3.3 Appearance and Endface Quality
Visual inspection standards include:
IEC 61300-3-35 – Fiber endface inspection criteria
Evaluation focuses on:
Core, cladding, adhesive, and contact zones
Scratches, pits, and contamination
Endface geometry and polish quality
Clean and well-polished endfaces are essential for low insertion loss.
4. Environmental and Weather Resistance Standards
Fiber optic products are often deployed in challenging environments.
4.1 Temperature and Humidity Resistance
Common test conditions:
Operating temperature: -20°C to +70°C
Storage temperature: -40°C to +85°C
Damp heat testing per IEC 60068
Ensures stable optical performance over temperature variations.
4.2 UV, Chemical, and Corrosion Resistance
Outdoor and industrial cables are tested for:
UV resistance
Oil and chemical exposure
Salt mist corrosion (IEC 60068-2-11)
These tests are essential for FTTA and outdoor cable assemblies.
4.3 Flame Retardancy and Fire Safety
Fire performance standards include:
IEC 60332 – Flame propagation
OFNR / OFNP / LSZH classifications
CPR (Construction Products Regulation) for EU markets
Fire safety is critical for indoor and public installations.
5. Certification, Compliance, and Quality Assurance
Manufacturers often combine standards compliance with system-level certifications:
ISO 9001 – Quality management
ISO 14001 – Environmental management
RoHS / REACH – Material compliance
Factory-level testing:
100% IL & RL testing
Interferometer inspection
Environmental aging tests
Compliance demonstrates reliability, consistency, and long-term performance.
Conclusion
International standards play a critical role in ensuring that fiber optic cables, patch cords, MPO/MTP data center solutions, FTTA assemblies, and connectors deliver reliable, safe, and interoperable performance.

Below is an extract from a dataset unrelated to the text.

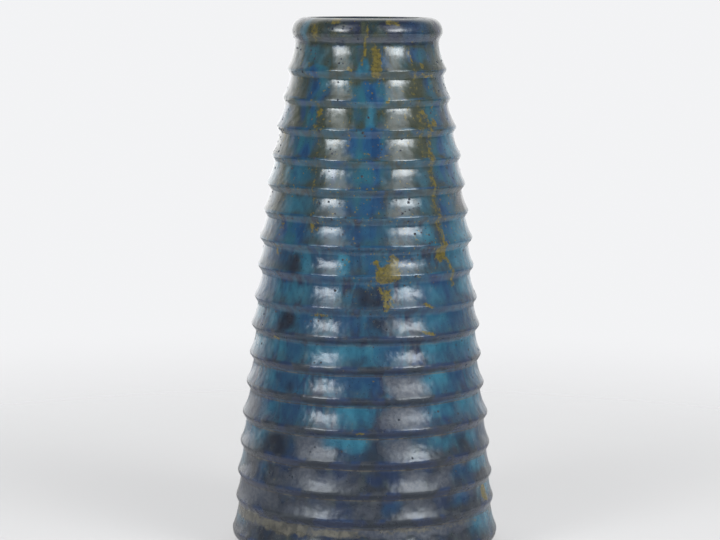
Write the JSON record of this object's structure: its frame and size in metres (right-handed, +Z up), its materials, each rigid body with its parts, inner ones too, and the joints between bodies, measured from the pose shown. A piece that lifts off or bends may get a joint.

By understanding functional performance standards, mechanical and appearance requirements, and environmental testing criteria, users and buyers can make informed decisions when selecting fiber optic products for their networks.
As global demand for high-speed connectivity continues to grow, adherence to recognized international standards remains the foundation of quality and trust in the fiber optics industry.